I learned on a multiday backpacking trip last year that quick-dry fabric is non-negotiable when it comes to packing for active trips, and to this day, I will never travel without at least one garment that can be dunked in the sink before bed and ready to wear the following morning. (For this reason, I will no longer travel anywhere without at least one pair of this underwear from Ex Officio.) The fact that I could quickly wash the pants in a sink of soapy water and hang them near a fan, knowing they’d be dry within hours, gave me some much-needed peace of mind when I didn’t know how many days stood between me and a suitcase full of clean clothes.
Unlike most pants I hike in, you can actually dress these up and wear them out to dinner.

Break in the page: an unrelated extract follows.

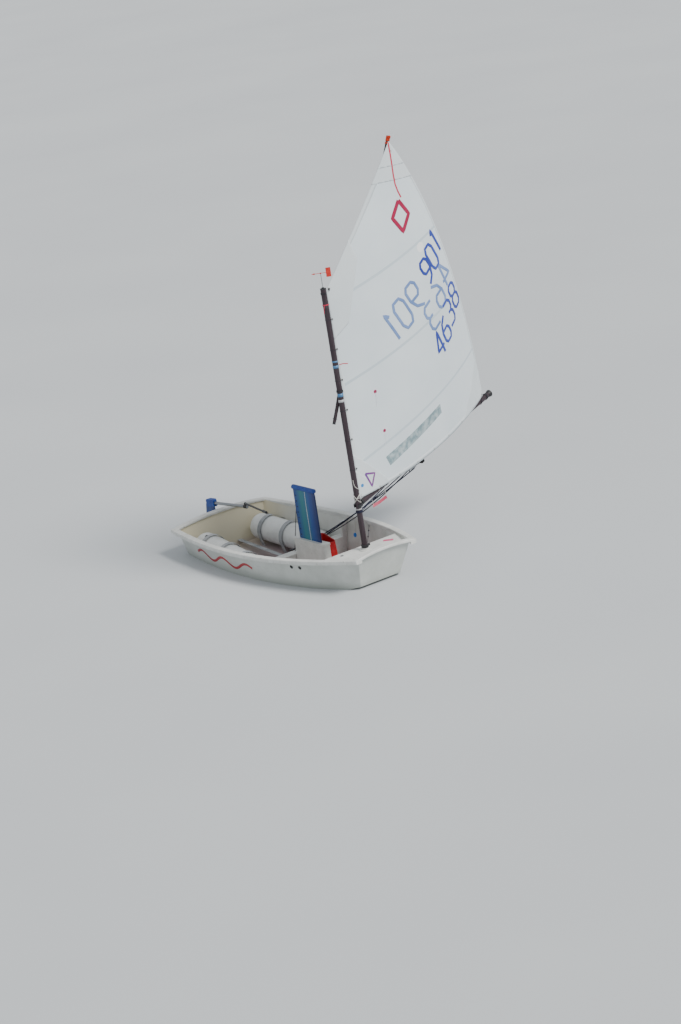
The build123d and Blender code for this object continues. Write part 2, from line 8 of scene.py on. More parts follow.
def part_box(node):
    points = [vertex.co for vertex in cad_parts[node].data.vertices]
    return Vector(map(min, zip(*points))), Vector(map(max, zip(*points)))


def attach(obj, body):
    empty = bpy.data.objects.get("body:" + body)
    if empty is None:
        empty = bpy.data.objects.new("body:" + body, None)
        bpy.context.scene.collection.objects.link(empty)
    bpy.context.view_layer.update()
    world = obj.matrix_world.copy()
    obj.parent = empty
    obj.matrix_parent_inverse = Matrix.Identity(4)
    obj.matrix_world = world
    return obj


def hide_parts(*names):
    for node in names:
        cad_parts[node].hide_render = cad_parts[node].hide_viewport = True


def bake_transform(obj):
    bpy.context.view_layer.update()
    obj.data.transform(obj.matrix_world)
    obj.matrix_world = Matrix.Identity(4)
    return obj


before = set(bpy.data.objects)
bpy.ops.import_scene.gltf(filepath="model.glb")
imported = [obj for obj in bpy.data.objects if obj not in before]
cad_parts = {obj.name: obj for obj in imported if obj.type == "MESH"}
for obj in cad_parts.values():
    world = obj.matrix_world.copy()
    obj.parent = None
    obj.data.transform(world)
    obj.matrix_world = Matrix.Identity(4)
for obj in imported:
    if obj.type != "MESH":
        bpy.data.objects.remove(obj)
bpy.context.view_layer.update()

# Camera and light.
# The camera stands ahead of the boat and to starboard, 22 m off, leaning to the left as the
# photograph does. A broad soft sun stands off the bow and a wide weak one opens the shadows.
def new_object(name, data):
    """An object with its data, put in the scene."""
    made = bpy.data.objects.new(name, data)
    bpy.context.collection.objects.link(made)
    return made


azimuth, elevation, roll = radians(55.963), radians(16.789), radians(-8.689)
distance_off, look_height = 22, 0.36
pixels_per_radian, picture_height = 2740.9, 1024
aim_right, aim_up = 43.43, 6.58


def between(first, second, angle):
    """The way that lies an angle, in radians, from a first way towards a second one."""
    return first * cos(angle) + second * sin(angle)


back = Vector((sin(azimuth) * cos(elevation), -cos(azimuth) * cos(elevation),
               sin(elevation)))
level_right = (-back).cross(Vector((0, 0, 1))).normalized()
level_up = level_right.cross(-back)
right, up = between(level_right, level_up, roll), between(level_up, -level_right, roll)
eye = Vector((0, 0, look_height)) + back * distance_off
aim = (-back + right * (aim_right / pixels_per_radian) + up * (aim_up / pixels_per_radian)).normalized()
right = (right - aim * right.dot(aim)).normalized()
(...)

Bridging the gap between form and functionality isn’t easy, but these pants felt equally at home on the trail as they did in a restaurant. Of course, my options at the time were limited to the T-shirt I was wearing, but given full access to my wardrobe, the pants’ cinched waist and cropped, ankle-skimming hem pair just as well with a fitted top and flats as they do with a tee and Nikes.
Prior to the trip, I hosted a few people for dinner at my home, and wore the pants with a black turtleneck and calf-hair loafers. I was comfortable enough to stuff myself full of food, and still looked like I had dressed up (at least by my standards). The very next day, I wore them again, this time with a long-sleeved shirt and sneakers to walk the dog. Get you pants that can do both.
There’s just one thing that would make these better…
And that’s if I could recommend them this effusively to everyone I know. Athleta currently only offers the Skyline pant in sizes up to a 16, even though the upper limit of that size range is actually what the average American woman wears. (Unsurprisingly, in the realm of sportswear, Athleta is far from the only offender.)